Total accomplishment of the athletic specialist was another motive. After all, Howard rode for the United States in three Olympiads, is a seven-time national cycling champion, has that 24-hour record and holds international biathlon and triathlon titles. So why not be the fastest thing on two pedals?
Also, publicity attendant to becoming a world record holder couldn’t possibly harm Howard’s already comfortable income from cycling endorsements and his multifitness franchises.
Serious and Silly
So he went to Bonneville and a recent festival at the flats for some serious and silly seekers of world speed records.
A stock-bodied Camaro (with engine) zipped through the timers at over 200 m.p.h. and in novel fashion for a record breaker--with a 300-pound driver and journalist passengers. Another vehicle inaugurated an oddball world land speed category--for diesel pickups. One would-be record setter wanted to be the first (therefore the fastest) person to be towed across the dead lake in a bathtub.

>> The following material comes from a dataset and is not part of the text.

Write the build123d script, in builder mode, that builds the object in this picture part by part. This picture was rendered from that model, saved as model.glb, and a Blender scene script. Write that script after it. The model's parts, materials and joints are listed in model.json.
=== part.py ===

The tub was denied a permit. The Camaro and the pickup made their marks. So did the audacity and determination of Howard.
As with all contenders since Murphy, Howard was paced by a faster vehicle. It was a Bonneville streamliner, one of those teardrop torpedoes with a maximum speed of 300 m.p.h. It’s rear deck was a cowling, a square cave to create a pocket of still air and suck Howard into high speeds.
The bike was an awesome thing built for this single purpose. A double reduction gear system with three sprockets and two chains. Stumps for handlebars and motorcycle tires on 18-inch wheels bolted to motorcycle forks. A radio control so that Howard could override the accelerator on the pace car, govern his own pace and cancel the possibility of surprise speed changes.
Gearing (one turn of the pedals translating to 90-feet of travel) made it impossible to pedal such a bicycle from a dead stop. So Howard was towed to 60 m.p.h. before tucking himself inside the pace car’s slipstream for the record run.
And there was the undeniable deadliness of it all: To break out of the pocket and into the slipstream would be to slam into wind and a salt harder than any freeway.
One run ended with unholy fishtailing by the bike. Said Howard: “We had never been above 124 miles per hour (in trials) and above 125 the bike started taking on new characteristics. It just wasn’t stable. So we designed a fairing to cover the spokes of the rear wheel and I could use that to counteract side forces just like a rudder.
“Then we had to rip off a small fender installed to protect a camera mounting. It was acting like an aerofoil and at 134 miles per hour it lifted the front of the bike and everything was bouncing around in the vortex. It was absolutely terrifying.”
On another run, the pace car topped 140 m.p.h. which was just over the old record. But it was running alone. Howard had dropped out: “Too much salt was blowing up and into my helmet,” he said. “I was getting sand blasted.”
On the second run of the second day, Howard knew he was closing fast on 150 m.p.h. Then a rear tire went flat: “As soon as I felt it go I nailed the brakes. The bike was all over the place and I knew I had to get out of the vortex in a hurry. I broke out, raised up and used my body as an air brake. It was like running into a brick wall and I don’t know how the bike stayed up as it slowed down.
“All I know is that I didn’t think it could be done and that we were moving rapidly in the direction of a major crash.” But he managed to stop safely.
There were three more runs that day. Five miles for the tow and the long pedal to maximum speed. One mile through the traps. Two miles to slow down. “I was exhausted,” said Howard.
He was hot (It was July 20): “It was 110 degrees; it was brutal.” He was afraid: “I was having a hard time dealing with fear, getting it out of the way, and the thing that brought it on was the roar of the engine when Rick (pace driver Rick Vesco) started the car. " There was pain: “I was hurting. From 70 (m.p.h.) to 110 there’s this anaerobic pain, you feel it in your chest, in your legs until every fiber of your system is screaming for release.” Yet there was something else. “I kept getting this number in my head. One hundred and fifty two. It kept coming back. One hundred and fifty two. I knew the salt was perfect and as good, they said, as the ‘40s and ‘50s that were its heyday. Suddenly, everything felt right.”
It certainly was. Two decades of competition experience came into play. Several years of monastic heavy training now meant something. The past few months of 70 m.p.h. pursuits behind unsuspecting trucks on Pacific Coast Highway were ready to pay off.
“We went out and I immediately dialed in,” Howard said. “Everything was tuned. All my survival instincts were coming into focus. Nothing existed in my world and my concentration except the bike, the salt, the car and what we were doing.
“I could sense it coming on and so I kept 152 in my mind. It became a fixation as I pedaled. Then I heard Rick talking talking through the headphones: ‘I hope you’re back there because we’ve got the record.’ ”
They had. It was 152.284-miles-per-hour.
Last year, Howard knew exactly what he’d do if he earned the record. He’d be satisfied with that. There would be no attempts to improve on his own mark, he said, no defense of the title.
This year, Howard knows exactly what he’s going to do if somebody overtakes his record. He’ll ride the salt again.
“Because I now know this was the most important victory in my life, something totally different, an achievement related to speed rather than endurance.
“Then there’s the high. You have to do it, you have to experience that incredible exhilaration to understand it. Drugs. Sex. Rock and roll. Carnival rides. They’re lemonade beside the pool compared to this.”